Community of Creatives. San Fran­cisco Bay Area Artists and Designers 1945 – 1970

Following the second world war the San Fran­cisco Bay area attracted many creatives seeking a better envi­ronment to live and work in. Their intro­duction to the area may have been posting at any one of the many military bases scat­tered around the bay. From Hamilton Air Force Base in Novato to Fort Ord Army Base in Monterey, military instal­la­tions processed over a million servicemen. While the indus­trial complex built ship­yards, cargo was loaded and unloaded on the Embar­cardo and Port Oakland creating new jobs and new neighbors of those who flocked to the open oppor­tu­nities and great weather the area offered.
Many returned with GI loans to settle their families or go to school, never to leave. The weather was perfect, the sky clear and the light crisp. Commu­nities welcomed new neighbors as if they were home­steaders on the prairie. Marin City, once shipyard housing, turned into cheap places to live for writers and artists. Aban­doned barges in Sausalito soon had roofs and plumbing, the neigh­bor­hoods began to expand.
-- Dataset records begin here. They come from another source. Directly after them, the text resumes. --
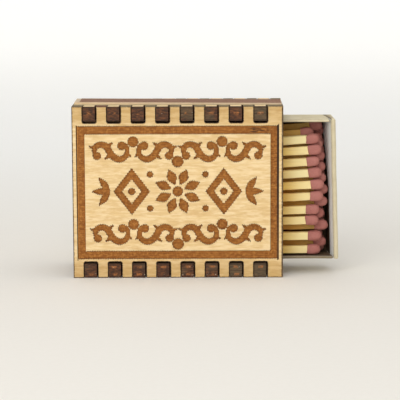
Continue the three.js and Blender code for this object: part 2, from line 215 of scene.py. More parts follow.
class EffectGroup:
    """A shader effect shared by several materials, with named inputs and outputs.

    Args:
        name: The group's name.
        inputs: Each input's name and socket type.
        outputs: Each output's name and socket type.
    """

    def __init__(self, name: str, inputs: dict[str, str], outputs: dict[str, str]) -> None:
        """Opens the group with its named sockets."""
        self.group = bpy.data.node_groups.new(name, "ShaderNodeTree")
        for label, kind in inputs.items():
            self.group.interface.new_socket(label, in_out="INPUT", socket_type="NodeSocket" + kind)
        for label, kind in outputs.items():
            self.group.interface.new_socket(label, in_out="OUTPUT", socket_type="NodeSocket" + kind)
        self.tree = Tree(self.group)
        self.given = self.tree.add("NodeGroupInput").outputs
        self.result = self.tree.add("NodeGroupOutput").inputs

    def place(self, paint: "Paint", **inputs: Fed) -> bpy.types.bpy_prop_collection:
        """Puts the effect into a material.

        Args:
            paint: The material.
            **inputs: What each named input gets, apart from the position.

        Returns:
            The effect's outputs.
        """
        inputs["Position"] = paint.where
        return paint.tree.add("ShaderNodeGroup", inputs, node_tree=self.group).outputs


class WoodGrain(EffectGroup):
    """Straight grain along X: broad streaks, fine fibres and short dark pores."""

    BROAD = (0.05, 0.8, 0.8)
    STREAK = (0.14, 2.0, 2.0)
    FIBRE = (0.7, 6.0, 6.0)
    PORE = (1.1, 6.5, 6.5)

    def __init__(self) -> None:
        """Builds the grain's nodes."""
        super().__init__(
            "wood_grain",
            {"Position": "Vector", "Base": "Color", "Dark": "Color", "Amount": "Float", "Pores": "Float"},
            {"Color": "Color", "Height": "Float"},
        )
        tree, given = self.tree, self.given
        where = given["Position"]
        broad = tree.noise(where, self.BROAD, 3.0)
        streak = tree.noise(where, self.STREAK, 4.0, 0.65)
        fibre = tree.noise(where, self.FIBRE, 2.0, 0.6)
        pore = tree.between(tree.noise(where, self.PORE, 1.0), 0.62, 0.74)
        mixed = tree.plus(tree.times(broad, 0.3), tree.times(streak, 0.42))
        mixed = tree.plus(mixed, tree.times(fibre, 0.28))
        share = tree.times(tree.between(mixed, 0.4, 0.62), given["Amount"])
        toned = tree.blend(share, given["Base"], given["Dark"])
        pored = tree.times(pore, given["Pores"])
        tree.feed(self.result["Color"], tree.blend(pored, toned, given["Dark"]))
        tree.feed(self.result["Height"], tree.math("SUBTRACT", fibre, tree.times(pore, 0.6)))


class Scorch(EffectGroup):
    """Char that follows a burn mark carried by the mesh, with a ragged limit."""

    RAGGED = (2.6, 2.6, 2.6)

    def __init__(self) -> None:
        """Builds the char's nodes."""
        super().__init__(
            "scorch",
            {"Position": "Vector", "Color": "Color", "Char": "Color", "Burn": "Float", "Amount": "Float"},
            {"Color": "Color"},
        )
        tree, given = self.tree, self.given
        ragged = tree.noise(given["Position"], self.RAGGED, 2.0)
        edge = tree.plus(given["Burn"], tree.between(ragged, 0.3, 0.7, -0.25, 0.25))
        mask = tree.times(tree.between(edge, 0.15, 0.95), given["Amount"])
        tree.feed(self.result["Color"], tree.blend(mask, given["Color"], given["Char"]))


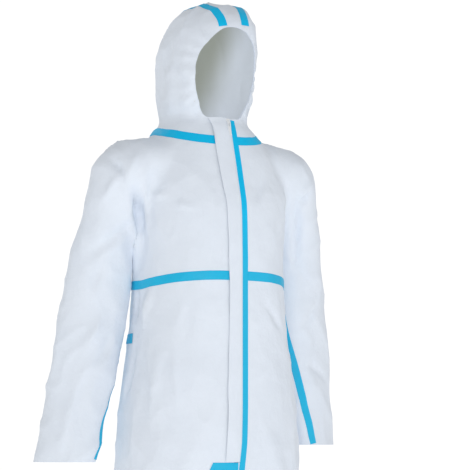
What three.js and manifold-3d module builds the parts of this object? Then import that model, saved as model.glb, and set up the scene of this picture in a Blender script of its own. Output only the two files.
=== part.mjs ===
// A hooded chemical protective coverall, worn open-shaped as on a wearer. Millimetres, +Z up, the front faces -Y.
// The origin is the centre of the neck opening, where the wearer's neck and shoulders carry the suit.
import * as THREE from "three";
import { mergeVertices } from "three/addons/utils/BufferGeometryUtils.js";
import Module from "manifold-3d";

const wasm = await Module();
wasm.setup();

// ---- Driving dimensions -------------------------------------------------------------------------------------

const CLOTH = 3; // wall of a fabric panel
const GAP = 0.3; // air between pieces that touch
const TAPE_LIFT = 0.5; // from the cloth up to the underside of a seam tape
const TAPE_TOP = 1.5; // from the cloth up to the outside of a seam tape
const TAPE_WIDTH = 20;
const HOOD_TAPE_WIDTH = 16;
const ELASTIC_TOP = -CLOTH - GAP; // outside of an elastic band, inside the cloth
const ELASTIC_BOTTOM = ELASTIC_TOP - 1.7;

const CHEST_SEAM_Z = -288;
const WAIST_Z = -406;
const CUFF_Z = { left: -615, right: -648 }; // the left arm is held a little more bent
const HEM_Z = -1517;
const ZIP_BOTTOM_Z = -648;
const PATCH_HEIGHT = 18;
const ZIP_TOP_Z = 30;
const FRONT_BEND_Z = -150; // above it the front line leans back to the chin, below it the front is upright
const SIDE_SEAM_Y = 5;
const NECK_BAND_TOP_Z = 12;
const FAR = 2000;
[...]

In this day and age gallery artists and commercial artists do not mix, but after the war the creative community was the creative community. Co-​mingling was for a common cause – creativity. Creative solu­tions were creative solu­tions no matter what the media or project. Art Directors had gone to art school classes alongside of painters, sculptors, print­makers and photog­ra­phers. In those days Art Directors needed to know how to draw, paint design and set type. The San Fran­cisco Art Institute until 1963 had a design department where graphic design was taught by, among others, Joan Brown. Before Blair Stapp and Gerry Burchard worked at this same insti­tution they worked for M. Halber­stadt Illus­tration Photog­raphy. It is now wonder they were creatively intrigued by each other’s work and the new styles and tech­niques being exper­i­mented with.

This blog is a collab­o­rative project. While the most noted artists from that period such as Ansel Adams, Dorthea Lange, Imogen Cunninghan, Richard Diebenkorn are cele­brated and sold, many are forgotten or soon-​to-​be-​forgotten. These artists and designers have changed the way we see things. They are part of art history, the history of the Bay Area and our lives.